Why SOC Teams Are Hitting Their Limits
Why SOC Teams Are Hitting Their Limits
Security operations centers (SOCs) are better equipped than ever to detect potential threats. That improved visibility is a positive step, but it also introduces a new operational challenge: making sense of high‑volume signals quickly enough to respond effectively.
Data from the 2026 State of the SOC Report show’s teams handle an average of two alerts every minute. This pace can push even experienced analysts into reactive triage, leaving less time for proactive threat hunting and resilience improvements.
The challenge isn’t that existing security tools are failing; it’s that manual investigation alone struggles to scale at this speed. To keep up, teams need to strengthen their current defenses by connecting signals across layers and applying automation where it adds the most value.
To understand what must change, we must look at how the threat landscape is applying pressure to traditional workflows, and how leading IT teams are adopting automation to scale their response capabilities.
The Operational Reality of Modern Alert Volumes
Security tools are doing exactly what they were designed to do: generate alerts when they detect anomalies. The problem arises when organizations rely on manual playbooks to investigate those alerts. Across a recent tracking period, the Adlumin MDR SOC processed more than 900,000+ real-world alerts. Attempting to manually investigate even a fraction of that volume leads directly to analyst burnout and dangerous security blind spots.
Attackers are acutely aware of this fatigue. The Adlumin SOC observed multiple incidents where malicious actors deliberately timed their campaigns during early-morning hours or major holidays, knowing that human analysts would be overwhelmed or unavailable. When an organization relies solely on human speed to investigate a surge of alerts, attackers gain the time they need to execute ransomware or exfiltrate critical data.

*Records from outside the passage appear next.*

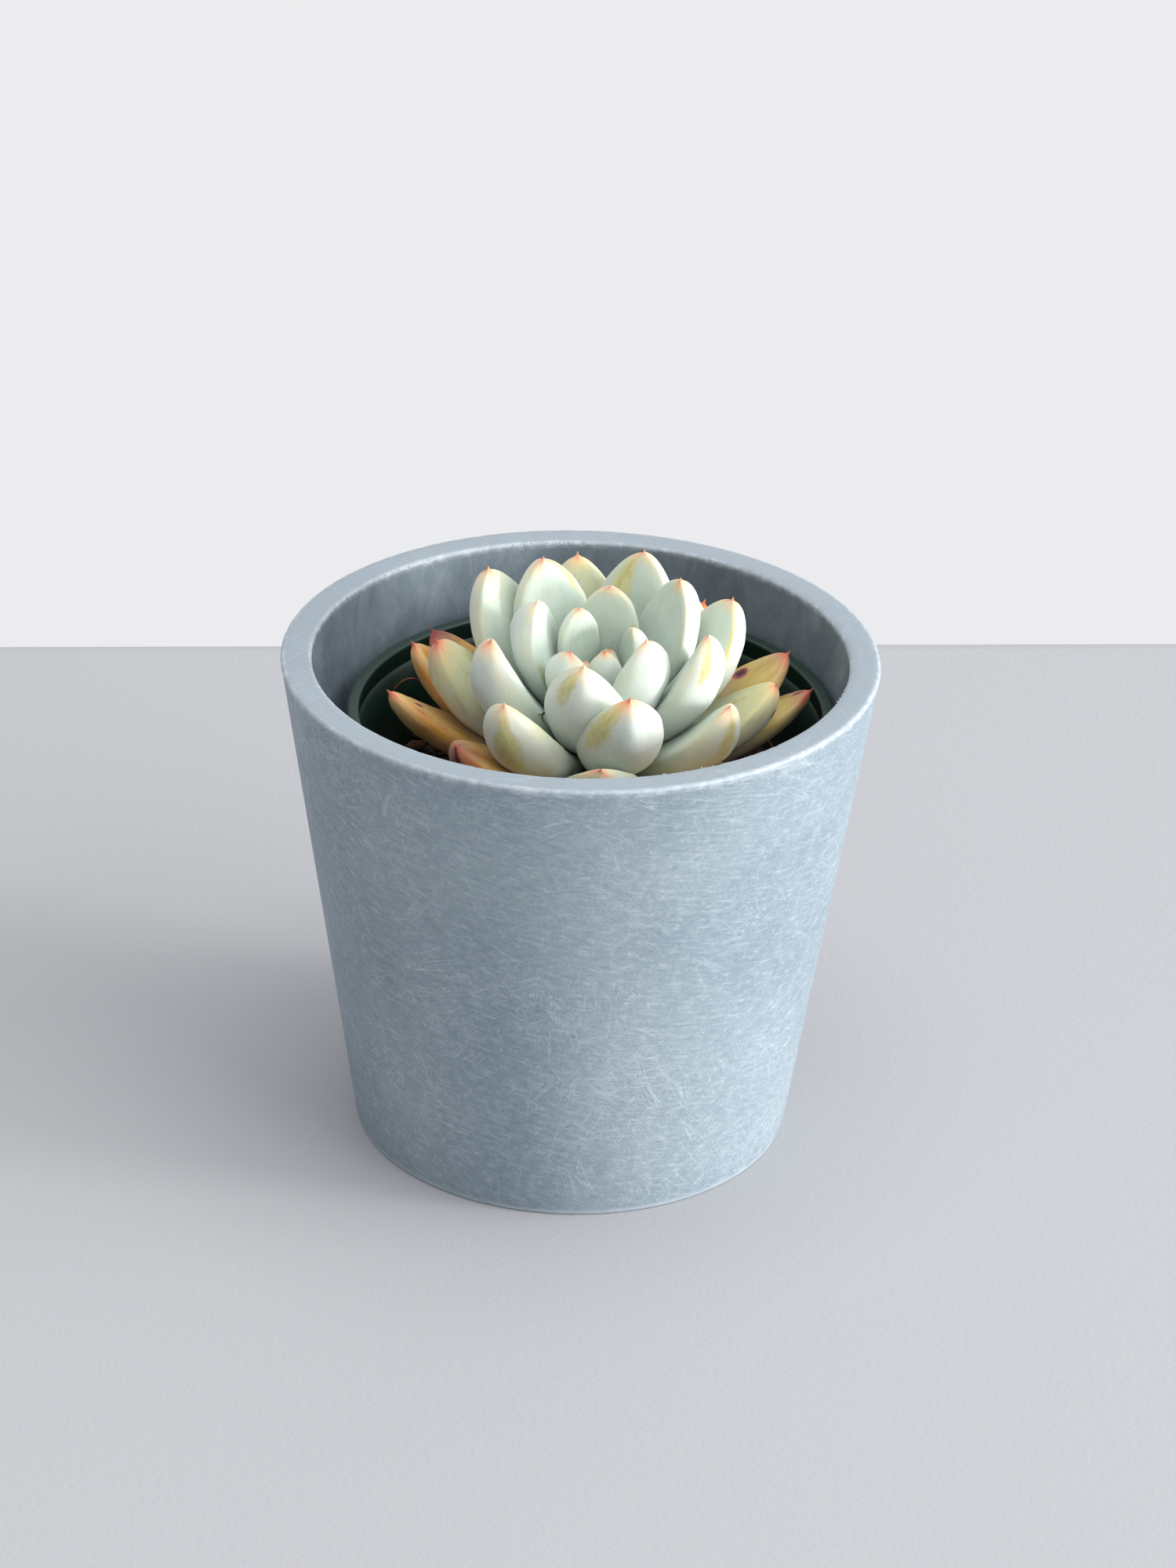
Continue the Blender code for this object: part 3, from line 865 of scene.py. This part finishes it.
# leaves
leaves = {
    "count": 38,
    "goldenAngle": 137.508,
    "firstTurn": 279.0,
    "rings": 52,
    "sides": 44,
    "bud": {"Twist": 0.0, "Wrinkle": 0.0, "Age": 0.0, "Blush": 1.2, "Dark": 0.0},
    "dry": {"Twist": 0.5, "Wrinkle": 1.3 * mm, "Age": 1.0, "Blush": 0.0, "Dark": 1.0},
    # (leaf number, value) pairs in millimetres and degrees, youngest first
    "reach": ((0, 4.3), (4, 9.8), (8, 18.0), (12, 22.6), (16, 27.9), (20, 29.4), (28, 38.2), (37, 39.5)),
    "tip": ((0, 101.5), (4, 106.0), (8, 108.3), (12, 106.4), (16, 102.5), (20, 95.4), (28, 89.4), (37, 84.8)),
    "foot": ((0, 88.0), (8, 81.0), (13, 77.5), (20, 74.6), (37, 71.0)),
    "bend": ((0, 25.0), (6, 46.0), (16, 50.0), (24, 46.0), (37, 36.0)),
    "width": ((0, 6.5), (1, 8.6), (4, 11.6), (8, 14.8), (12, 15.6), (20, 14.6), (37, 13.6)),
    "thickness": ((0, 3.2), (4, 5.2), (8, 7.4), (16, 7.6), (20, 6.4), (37, 4.0)),
    "turnNudge": {
        0: 5, 1: -7, 2: 15, 3: 6, 4: -6, 5: 4, 6: -5, 7: -2, 8: 4, 9: 5, 12: 3, 13: -6, 14: -6, 15: 10,
        16: -4, 18: 4, 19: -9, 20: 7, 21: 2, 22: -8, 23: 4, 24: 4, 27: -4, 28: -5, 31: -13, 32: -12,
        36: 3,
    },
    "reachNudge": {2: -1, 6: -2, 7: 1, 19: 1, 31: -3, 36: 1},
    "tipNudge": {1: 2, 2: -1.5, 3: -2, 5: 1, 7: 1, 14: 2, 19: 1, 25: -6, 30: -4, 31: 2, 32: 3, 34: -3, 36: 1},
}

# how far gone each leaf is (0 fresh, 1 ochre); the others follow their number
leafAge = {
    16: 0.24, 17: 0.34, 19: 0.40, 20: 0.42, 22: 0.75, 23: 0.44, 24: 0.85, 25: 0.8, 26: 0.7, 27: 0.86,
    28: 0.70, 29: 0.7, 30: 0.85, 31: 0.82, 32: 0.9, 33: 0.9, 34: 0.95, 35: 0.95, 36: 0.69, 37: 1.0,
}
# how red and how dark single tips are
leafBlush = {
    0: 1.3, 2: 0.6, 6: 0.7, 8: 0.8, 13: 1.2, 16: 0.9, 19: 1.3, 22: 1.4, 27: 1.1, 28: 1.5, 33: 1.5,
    35: 1.6, 36: 1.6,
}
leafDark = {19: 0.25, 24: 0.75, 28: 0.5, 30: 0.6, 31: 0.6, 35: 0.95, 36: 0.6}
# rubbed places: share of length, angle round the leaf in degrees, length and width in millimetres;
# 270 degrees is the middle of the outer face
leafRub = {
    8: (0.90, 235, 3.6, 2.6), 13: (0.86, 205, 6.0, 2.8), 11: (0.56, 262, 3.4, 1.0),
    16: (0.84, 285, 6.5, 2.6), 6: (0.42, 30, 4.6, 0.8), 4: (0.62, 150, 1.6, 1.2),
    14: (0.70, 262, 5.0, 1.2), 23: (0.78, 300, 6.5, 2.6), 19: (0.62, 310, 6.0, 1.6),
    10: (0.88, 215, 3.4, 1.6), 18: (0.86, 245, 4.4, 1.8), 15: (0.80, 170, 5.0, 1.0),
    21: (0.8, 250, 4.0, 2.4), 12: (0.82, 60, 5.0, 2.2), 9: (0.86, 150, 3.6, 1.4),
}
# bruises: the same four numbers
leafBruise = {
    28: (0.74, 60, 1.3, 1.3), 24: (0.955, 300, 1.5, 1.4), 32: (0.84, 70, 0.9, 0.7),
    23: (0.86, 250, 0.9, 0.6), 31: (0.96, 270, 1.6, 2.2), 18: (0.6, 270, 0.4, 0.3),
    36: (0.93, 80, 1.2, 1.2),
}

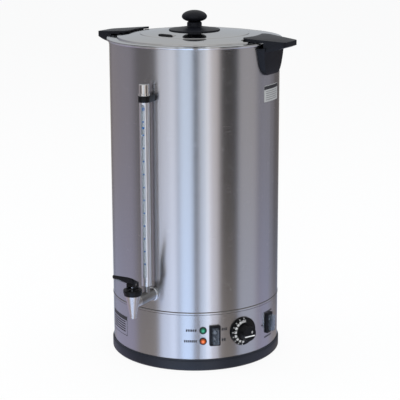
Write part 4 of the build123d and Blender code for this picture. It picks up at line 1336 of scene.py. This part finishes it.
    def _knob(self) -> None:
        """Make the knob: a wide skirt, a neck and a mushroom head."""
        low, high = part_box("lid_knob")
        base, skirt, neck = low.z, high.x, self.knob_neck
        widest = high.z - self.knob_crown
        outline = [
            (self.knob_bore, base),
            (skirt, base, 0.3 * MM),
            (skirt - 0.2 * MM, base + 1.9 * MM, 0.8 * MM),
            (neck + 1.0 * MM, base + 6.4 * MM, 3.0 * MM),
            (neck, base + 7.6 * MM, 1.0 * MM),
            (neck, widest - 10.0 * MM, 3.2 * MM),
        ]
        steps, first, sweep = 24, -62, 152
        for step in range(steps + 1):
            angle = radians(first + sweep * step / steps)
            rise = self.knob_crown if angle > 0 else self.knob_chin
            outline.append((max(self.knob_head * cos(angle), 0.0), widest + rise * sin(angle)))
        bore_end = base + self.knob_bore_depth
        outline += [(0.0, bore_end), (self.knob_bore, bore_end)]
        knob = Workshop.turned("knob_moulding", outline, FINISHES[Slot.BLACK], segments=96)
        hand_over(knob, Body.LID, Slot.BLACK, "lid_knob")


@dataclass
class Handles:
    """Side handles with softened edges."""

    edge: float = 1.6 * MM

    def build(self) -> None:
        """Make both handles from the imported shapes."""
        for side in ("right", "left"):
            node = f"handle_{side}"
            grip = Workshop.moulding(node, f"grip_{side}", Slot.BLACK, 0.6, self.edge, 3, 24.0)
            hand_over(grip, Body.URN, Slot.BLACK, node)


@dataclass
class Tap:
    """Tap with its bonnet, lever and spring."""

    reach: float = 212.7 * MM
    rib_count: int = 30
    rib_width: float = 1.1 * MM
    rib_thick: float = 0.8 * MM
    rib_sink: float = 0.25 * MM
    bonnet_foot: float = 14.4 * MM
    bonnet_neck: float = 11.45 * MM
    bonnet_bore: float = 9.5 * MM
    bonnet_band: float = 3.5 * MM
    bonnet_roof: float = 4.0 * MM
    stem_hole: float = 4.05 * MM
    dish: float = 0.7 * MM
    lever_edge: float = 1.3 * MM
    wire: float = 0.6 * MM

    def build(self) -> None:
        """Make the tap's pieces."""
        self._bonnet()
        lever = Workshop.moulding(
            "tap_lever", "lever_moulding", Slot.GLOSS_BLACK, 0.6, self.lever_edge, 3, 28.0
        )
        hand_over(lever, Body.LEVER, Slot.GLOSS_BLACK, "tap_lever")
        self._spring()

    def _bonnet(self) -> None:
        """Make the bonnet nut with its fine grip ribs."""
        low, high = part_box("tap_bonnet")
        outer, foot, neck, bore = high.x, self.bonnet_foot, self.bonnet_neck, self.bonnet_bore
        ceiling = high.z - self.bonnet_roof
        neck_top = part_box("tap_body")[1].z + 0.05 * MM
        outline = (
            (neck, low.z, 0.2 * MM),
            (foot, low.z, 0.7 * MM),
            (outer, high.z - self.bonnet_band, 0.5 * MM),
            (outer, high.z, 1.1 * MM),
            (bore + 0.8 * MM, high.z, 0.6 * MM),
            (bore, high.z - self.dish, 0.6 * MM),
            (self.stem_hole, high.z - self.dish),
            (self.stem_hole, ceiling),
            (bore, ceiling),
            (bore, neck_top),
            (neck, neck_top),
        )
        black = FINISHES[Slot.GLOSS_BLACK]
        nut = Workshop.turned("bonnet_nut", outline, black, shift(0.0, -self.reach), 96)
        cone = high.z - self.bonnet_band - low.z
        ribs = Trees.ring().grow(
            Workshop.new("ribs"),
            black,
            Count=self.rib_count,
            Radius=(outer + foot) / 2 - self.rib_sink,
            Start=0.0,
            Pitch=2 * pi / self.rib_count,
            Lean=atan2(outer - foot, cone),
            Bar=(self.rib_thick, self.rib_width, cone * 0.9),
        )
        ribs.data.transform(shift(0.0, -self.reach, low.z + cone / 2))
        bonnet = Workshop.join("tap_bonnet_ribbed", [nut, ribs])
        Workshop.crease(bonnet)
        hand_over(bonnet, Body.URN, Slot.GLOSS_BLACK, "tap_bonnet")

    def _spring(self) -> None:
        """Wind the return spring, which the rising stem squeezes in the real tap; here it keeps its length.
        """
        low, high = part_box("tap_spring")
        height = high.z - low.z
        spring = Trees.coil().grow(
            Workshop.new("return_spring"),
            FINISHES[Slot.POLISHED],
            Turns=5.0,
            Radius=(high.x - low.x) / 2 - self.wire,
            Height=height - 2 * self.wire,
            Wire=self.wire,
        )
        spring.data.transform(shift(0.0, -self.reach, low.z + self.wire))
        hand_over(spring, Body.URN, Slot.POLISHED, "tap_spring")
        lift = next(j for j in frame["record"]["behaviour"]["joints"] if j["name"] == "tap_stem_lift")
        (height - lift["range_m"][1]) / height
        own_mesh(spring)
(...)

Why Traditional Workflows Are Breaking Down
Traditional SOC workflows often depend heavily on single-layer visibility, such as Endpoint Detection and Response (EDR). While EDR is a critical component of any security posture, the data shows that 50% of attacks bypass endpoint controls entirely, not because endpoints aren’t targeted or EDR isn’t effective, but because many attacks progress through identity, network, cloud, or perimeter layers before endpoint activity ever occurs.
Recently, the threat landscape has seen a dramatic return to network and perimeter exploitation. Almost 18% of all alerts now originate from the network edge. When attackers exploit local firewall accounts or leverage offline password cracking, these activities remain invisible to endpoint-centric workflows. Analysts are forced to manually stitch together disparate logs from firewalls, identity providers, and cloud environments to understand the full scope of an attack. This manual correlation is slow, prone to error, and ultimately unsustainable for a growing IT service provider.
How Automation is Reshaping Investigation and Response
To achieve true security resilience, the industry is fundamentally shifting how it handles alert volume. Instead of hiring more analysts to read more logs, leading organizations are leveraging automation to process the noise at machine speed.
This transformation is not about removing human oversight; it is about elevating the analyst’s role from a manual investigator to a strategic decision-maker. Currently, AI and automation can handle up to 90% of the investigative workload. By automating the initial stages of triage, security teams can focus their attention only on high-confidence, correlated threats.
Accelerating Containment with SOAR
The shift toward automated response is already underway. The industry has seen a 5x year-over-year increase in Security Orchestration, Automation, and Response (SOAR) workflows.
When a multi-stage attack occurs, automated correlation eliminates the time spent manually investigating whether separate alerts are related. For example, if a system detects a VPN login from an unusual location, followed by suspicious PowerShell execution on an endpoint, automation immediately correlates with those events. SOAR capabilities can then automatically isolate the affected hosts, disable the compromised account, and reset credentials within minutes. Containment happens before the attack can escalate, drastically reducing incident response times.
Augmenting Teams with Adlumin MDR
Managing this level of automation and correlation requires a robust platform. This is where a managed detection and response strategy provides a massive competitive advantage.
Adlumin MDR, provided by the Adlumin SOC is designed specifically to help IT teams reduce noise and automate complex investigation and response workflows. It correlates with telemetry across identity, network, cloud, and endpoint layers, providing a unified view of your security posture.
Crucially, Adlumin MDR is built to empower your existing IT personnel, not replace them. By handling the overwhelming volume of tier-one alerts and executing automated containment protocols, it frees your team to focus on strategic IT initiatives, continuous system remediation, and customer success. Your team retains full visibility and control, supported by 24/7 expert threat hunting.
Moving from Constant Triage to True Security Resilience
The days of manual alert triage are over. As threat actors continue to leverage automated tools to exploit multiple layers of the IT environment, defenders must adopt an equally scalable approach.
By embracing multi-layer visibility and automated response, organizations can break free from the operational limits of traditional SOC workflows. Securing your business means prioritizing technology that filters the noise, connects the dots, and responds at machine speed. Equip your team with the automated solutions they need to stay ahead of threats, ensure compliance, and protect critical assets.